2. Formulate and approve the vision, strategy, business direction, policy, goal, guideline,
action plans and budgets of the Company and its subsidiary, prepared and proposed by
the management, and supervise the business administration and performance of the
management or the persons designated to handle such task to ensure compliance with
the policy outlined by the Board of Directors.
3. Follow up on the performance of duty, on a continuous basis, to ensure it meets with the
action plans and budgets.
4. Ensure that the Company and its subsidiary have in place a sound and efficient accounting
system, a reliable financial reporting and auditing system, and an adequate and proper
internal control and audit system.
5. Review the risk management process and policy and follow up on the performance of risk
management in level of risk appetite.
6. Ensure that there is no conflict of interest between stakeholders of the Company and its
subsidiary.
7. Establish a policy on good corporate governance and ensure an efficient use of such policy.
Including a review of policy on corporate governance at least 1 time per year.
8. Appoint subcommittees such as the Audit Committee or any other committees to assist
in and support the Board of Directors’ discharge of duty, as deemed fit.
9. Appoint the Company secretary to assist the Board of Directors in performing of duty to
make certain that the Company’s business operation conforms to the applicable laws and
regulations.
10. Seek professional advice from external organizations, where necessary, to form a basis for
proper decision-making.
11. Prepare an annual report and assume responsibility for the preparation and disclosure of
financial statements to present financial position and working results in the past year to
the annual shareholders’ meeting.
12. Arrange for an annual general meeting of shareholders to be held within four months after
the end of each fiscal year of the Company.
13. Conduct performance evaluation of the Board of Directors and the subcommittees on a
yearly basis.
14. Approve the criteria for special compensation for employees from the yearly performance.

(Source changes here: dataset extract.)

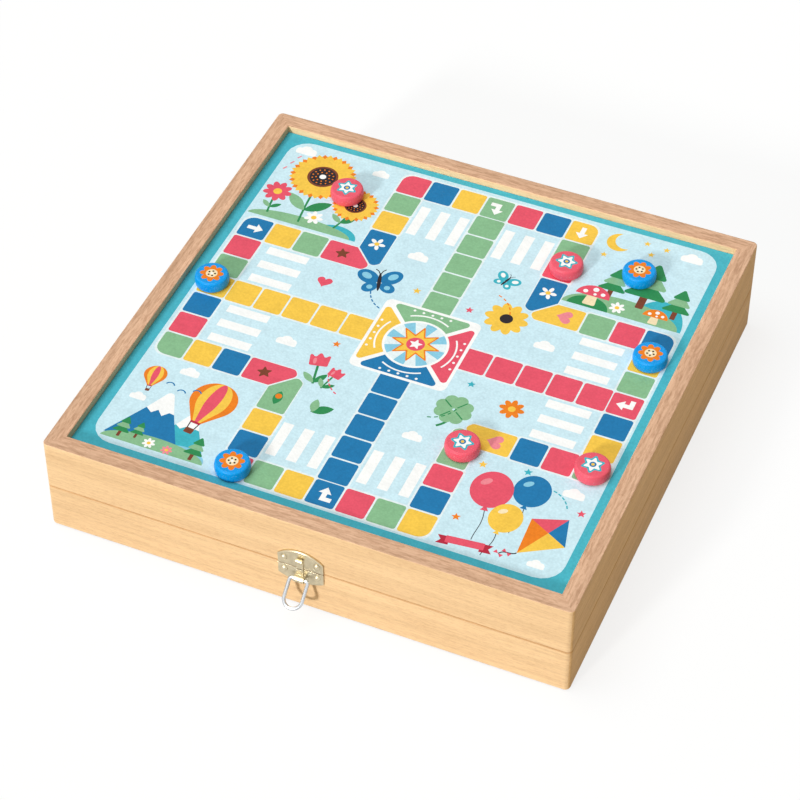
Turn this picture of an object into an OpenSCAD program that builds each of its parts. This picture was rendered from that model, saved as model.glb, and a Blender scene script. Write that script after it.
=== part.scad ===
// Games box: a hinged wooden case whose recessed lid top is a board for a race
// game. Discs stand on the board, and the rest of the set lies in the base.
// The origin is the centre of the underside, +Z is up and the clasp faces -Y.

/* [Box] */
// Outer width, left to right
box_w = 300; // [250:1:350]
// Outer depth, front to back
box_d = 300; // [250:1:350]
// Height of the base half, from its underside to the seam
base_h = 30; // [26:0.5:45]
// Height of the lid half, from the seam to the rim
lid_h = 32; // [28:0.5:45]
// Thickness of the wooden walls
wall_t = 10; // [9:0.5:14]
// Radius of the upright outer corners
corner_r = 3; // [1:0.5:6]

/* [Panels] */
// Thickness of the plywood bottom
base_panel_t = 4; // [3:0.5:6]
// Width of the step in the walls that holds the bottom
base_rebate = 5; // [3:0.5:6]
// Thickness of the plywood panel in the lid
lid_panel_t = 4; // [3:0.5:6]
// Depth of the groove in the walls that holds the lid panel
lid_groove = 4; // [2:0.5:5]
// Thickness of the printed sheet
board_t = 1; // [0.5:0.1:2]
// Depth of the printed sheet below the rim
board_recess = 4.5; // [3:0.5:8]
// Plain border between the track and the walls
board_margin = 9; // [6:0.5:14]
// Play between a panel's edges and its groove
panel_play = 0.15; // [0.05:0.05:0.3]

/* [Compartments] */
// Thickness of the divider strips
divider_t = 4; // [3:0.5:6]
// Height of the divider strips
divider_h = 18; // [12:0.5:19]
// Depth of the row of small compartments along the front
tray_d = 78; // [60:1:100]
// Width of the middle compartment, between the short dividers
dice_tray_w = 96; // [70:1:110]
// Depth of the slots that hold the long divider's ends
divider_slot = 2; // [1:0.5:4]
// Play between a divider and what it meets
divider_play = 0.1; // [0.05:0.05:0.25]

/* [Clasp] */
// Width of the clasp plates
clasp_w = 26; // [20:0.5:32]
// Thickness of the clasp plates
plate_t = 0.9; // [0.6:0.1:1.5]
// Height of the upper plate's straight sides above the seam
lid_plate_side = 7.2; // [6.8:0.1:9]
// Height of the upper plate's arch above the seam
lid_plate_apex = 12.8; // [12:0.1:15]
// Depth of the lower plate's straight sides below the seam
base_plate_side = 7.6; // [7:0.1:9]
// Depth of the lower plate's arch below the seam
base_plate_apex = 11; // [10:0.1:13]
// Gap between each plate and the seam
plate_seam_gap = 0.3; // [0.2:0.1:0.6]
// Radius of the rolled rim along the upper plate's arch
rim_r = 0.75; // [0.5:0.05:1]
// How far the rolled rim overhangs the arch
rim_overhang = 0.15; // [0.1:0.05:0.3]
// Width of the raised strap in the middle of both plates
strap_w = 3.6; // [3:0.1:4.5]
// Thickness of the raised strap
strap_t = 0.8; // [0.5:0.1:1.2]
// Radius of the hook's rolled lip
lip_r = 1.1; // [0.8:0.1:1.3]
// Height of the lip's centre above the seam
lip_up = 6.9; // [6:0.1:7.2]
// Distance of the lip's centre from the plate
lip_out = 1.5; // [1.2:0.1:1.8]

/* [Bail] */
// Diameter of the bail's wire
wire_d = 2; // [1.6:0.1:2.2]
// Distance between the middles of the bail's two legs
bail_w = 10.4; // [9.4:0.1:11]
// Depth of the bail's pivot below the seam
pivot_drop = 6.3; // [5.8:0.1:7]
// Distance of the bail's pivot from the plate
pivot_out = 2.2; // [2:0.1:2.6]
// Inner radius of the bends between the bail's legs and its pins
bend_inner_r = 0.4; // [0.2:0.1:0.6]
// Width of the rolled ear that holds the bail's pins
ear_w = 6; // [4.5:0.1:6.2]
// Wall of the rolled ear
ear_wall = 0.7; // [0.5:0.1:0.9]
// Play between the bail's loop and the hook it passes over
hook_play = 0.5; // [0.4:0.1:0.8]
// Angle at which the bail stands out, from hanging straight down
bail_rest_angle = 48; // [20:1:70]

/* [Hinges] */
// Distance of each hinge's middle from the box's side
hinge_inset = 55; // [45:1:90]
// Width of a hinge
hinge_w = 26; // [22:0.5:32]
// Height of a hinge leaf from the seam
leaf_h = 14; // [12:0.5:18]
// Thickness of a hinge leaf
leaf_t = 1; // [0.8:0.1:1.2]
// Outer radius of the hinge knuckles
knuckle_r = 2; // [1.8:0.1:2.4]
// Radius of the hinge pin
hinge_pin_r = 1; // [0.8:0.05:1.2]
// Gap between the barrel and the back of the box, and between moving edges
hinge_gap = 0.2; // [0.15:0.05:0.3]
// Angle at which the ears stop the lid
lid_stop_angle = 105; // [95:1:115]
// Length of a stop ear beyond the knuckle
stop_ear_l = 4; // [3:0.5:5]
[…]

The delegation of power, duties and responsibilities of the Board of Directors excludes the
authorization or sub-authorization of the directors or their appointees in the approval of
transactions in which they or persons with potential conflict of interest (as defined in notification
of the Securities and Exchange Commission or notification of the Capital Market Supervisory
Board) may have a vested interest or may obtain benefits in any form or may have any other
conflict of interest with the Company or its subsidiary, unless it is the approval of transactions
that are in line with the policy and guideline approved by the shareholders’ meeting or the
Board of Directors of the Company.
The Scope of Duties, Authorities and Responsibilities of the Chairman
1. The Board Chairman or person designated by the Board Chairman has a duty to call for a
meeting of the Board of Directors by submitting an invitation letter at least 7 days before
the meeting date allowing directors adequate time to fully consider board matters to be
raised at the meeting.
2. The Board Chairman determines the meeting agenda jointly with the President.
3. The Board Chairman chairs meetings ensuring that it is efficiently run with sufficient time
for the presentation of information and participation of all directors from the raising of
questions and opinions to the controlling of discussions and the summation of the
meeting’s resolutions.
4. The Board Chairman plays a key role in encouraging all directors to comply with corporate
governance principles.
5. The Board Chairman communicates all essential information to directors.
6. The Board Chairman encourages directors’ participation in shareholders’ meetings and acts
as chairman of the meeting to control and ensure that the meeting is efficient and to
respond to all questions raised by shareholders.
7. The Board Chairman requires the Board of Directors to perform their duties in compliance
with the laws and the corporate governance principles of the Company.
Management
As of December 31, 2018, the management of the Company are listed below:
Name Position
1. Mr. Sutti Rajitrangson President
2. Ms. Navadee Ruangrattanametee Senior Vice President - Business Development 1
3. Mrs. Nutchakorn Suwansathit Senior Vice President - Business Development 2
4. Ms. Sirin Dhumma-upakorn Senior Vice President –Accounting and Finance /
Operation Control & Budgeting / Administration /
Enterprise Risk Management
5. Ms. Duangnapa Kanchanawongwut Vice President – Investment
6. Mr. Pornchai Loratanavilai Vice President - Underwriting
7. Ms. Sukanya Yingcharoenthana Vice President – Information Technology
NOTE: Ms. Sukanya Yingcharoenthana was appointed in accordance with the definitions of the first four
top-ranking executives on July 16, 2018.
The Scope of Duties, Authorities and Responsibilities of President
1. Be responsible for, supervise and manage the Company’s day-to-day operation and/or
administration, including overall operational monitoring, to be in line with the policy,
business strategy, operational goal and action plans, financial targets, and budgets of the
Company as approved by the Board of Directors and/or resolved by the shareholders’
meeting.
2. Map out business plans, define the administration authority and prepare the yearly budgets
for business operation and capital expenditure for the Board of Directors’ approval, and
report the actual performance against such approved business plans and budgets to the
Board of Directors.
3. Set out the organization structure, management approach, and employee recruitment,
training, employment and termination of employment, and determine employees’ wage
rate, salary rate, compensation, bonus and fringe benefits under the framework and
budgets approved by the Board of Directors (except for the remuneration, salary,
compensation, bonus and fringe benefits for the President and the Senior Executive Vice
President which shall be determined by the Board of Directors).
4. Follow up on and report the Company’s status and position and recommend alternatives
and strategies that fit with the policy and market environment.